„Diejenigen, die heute eine Synagoge in Brand setzen, werden morgiger Tag eine Kirche in Brand setzen“
Der Anschlag von Sydney ist für Israels Botschafter in Deutschland, Ron Prosor, ein Warnsignal, auch für die Bundesrepublik. Der Diplomat beschreibt eine „tödliche Ideologie“, die weltweit Juden bedrohe – von Australien bis Bayern. Er fordert ein konsequentes Vorgehen schon in der Schule.

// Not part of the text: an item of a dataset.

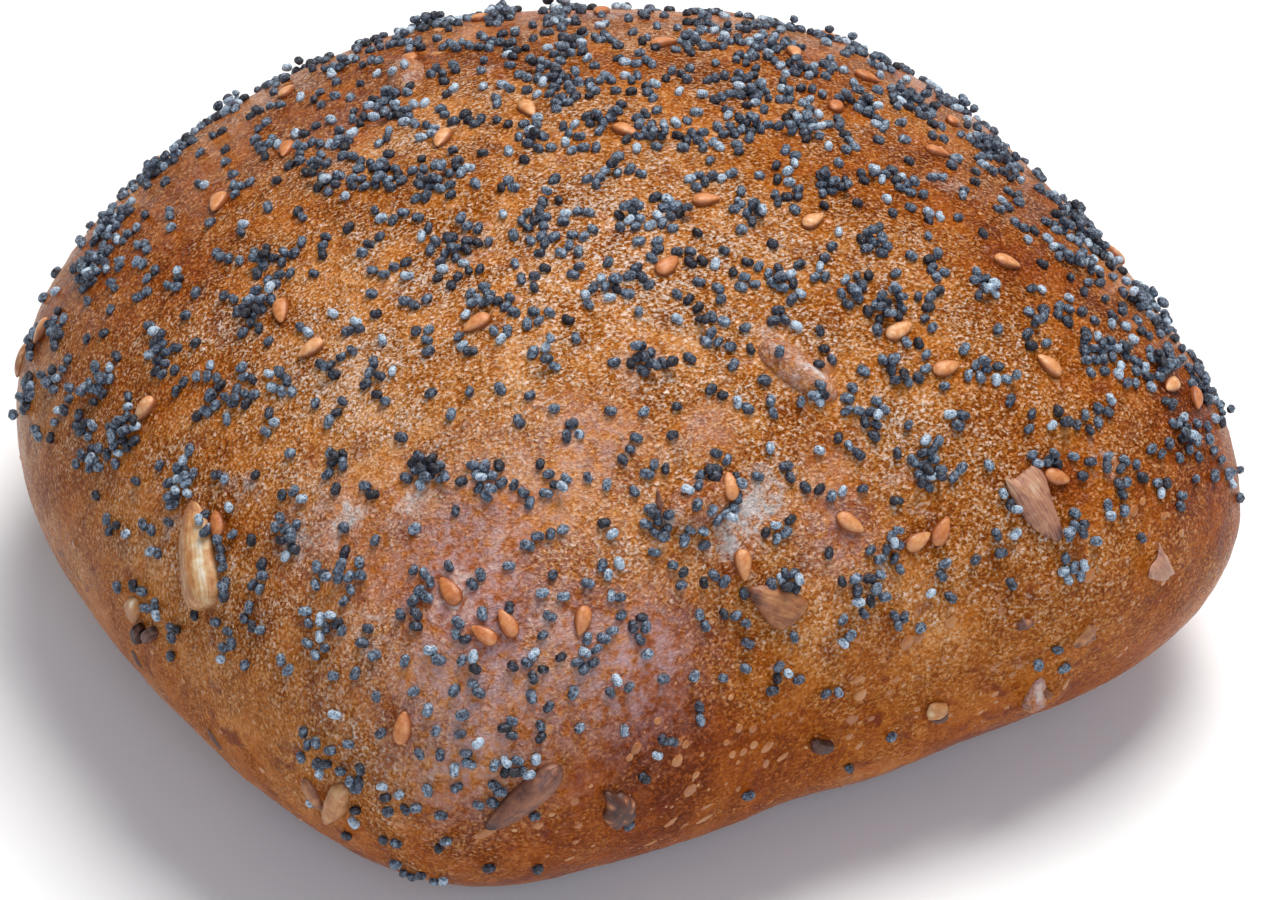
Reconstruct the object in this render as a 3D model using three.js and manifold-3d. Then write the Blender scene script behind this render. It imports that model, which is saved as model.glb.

Der israelische Botschafter in der Bundesrepublik Deutschland, Ron Prosor, hat den Angriff von Sydney als globales Warnsignal für wachsenden Antisemitismus bezeichnet. „Dieser Begriff ‚globalize intifada‘ (‚Globalisierung der Intifada‘, Anm.), was es wirklich bedeutet, ist eigentlich, gegen Juden Gewalt auszuüben“, sagte Prosor im Interview mit WELT TV. Der Anschlag zeige, „dass es keine Israelkritik ist, es ist Judenkritik. Juden werden kritisiert, weil sie noch leben“. Mit Intifada sind zwei gewaltsame Palästinenseraufstände gegen Israel gemeint
Prosor verwies auf weltweite Vorfälle, die aus seiner Sicht ein Muster belegen: „Wir sehen also in Australien vor einem Jahr eine Synagoge brennen.“ Diejenigen, die heute Synagogen in Brand setzten, würden morgen Kirchen in Brand setzen, sagte er. Auch Europa sei betroffen: „In Bayern jetzt ein vereitelter Terrorangriff … in Großbritannien, in Manchester.“ Es handle sich „auf keinen Fall“ um Einzelfälle. In Bayern hatte die Polizei am Wochenende fünf Männer wegen mutmaßlicher Anschlagspläne auf einen Weihnachtsmarkt festgenommen.
Prosor: Antisemiten fühlten sich „ziemlich sicher“ in Deutschland
Der Botschafter warnt vor einer Ideologie, die sich gegen Juden und „das Existenzrecht eines jüdischen Staates“ richte. Das „Gift dieser Ideologie“ könne man nur bekämpfen, indem man grundsätzlicher ansetze. Man müsse „es in den Schulklassen, in den Schulbüchern“ und durch Erziehung angehen.
Mit Blick auf Deutschland sagte Prosor: „Antisemiten und Islamisten fühlen sich ziemlich sicher hier. In Berlin, in Europa. Sie können tun, was sie wollen.“ Juden hingegen fühlten sich nicht sicher: „Juden haben Angst an der S-Bahn, an der U-Bahn, mit einer Kippa, in jüdischen Einrichtungen.“ Die israelische Botschaft selbst sehe „wie eine Festung aus“.
Prosor forderte entschiedenes Handeln: „Worte genügen nicht. Taten müssen Worten folgen.“ Es brauche Änderungen in der Gesetzgebung: „Es ist unter Anführungszeichen nicht Meinungsfreiheit. Nein, das ist Aufhetzungsfreiheit.“
Deutschland unternehme zwar mehr als andere Staaten: „Im Gegensatz zu Australien, wo es an Führungskraft fehlt … hier in Deutschland versucht man das zu tun.“ Aber das reiche nicht: „Man muss mehr tun, damit wirklich wir alle, aber alle, zusammen ein besseres Leben in einem demokratischen Staat leben können.“
Auf die Frage, ob er Hoffnung auf politisches Umdenken in Australien habe, sagte Prosor: „Das hoffe ich sehr. Ob ich das glaube? Nicht so ganz.“ Das Kernproblem bleibe die Ideologie: „Diese Ideologie ist tödlich. Und wenn man gegen diese Ideologie heute nicht angeht“, werde es morgen Tränen geben.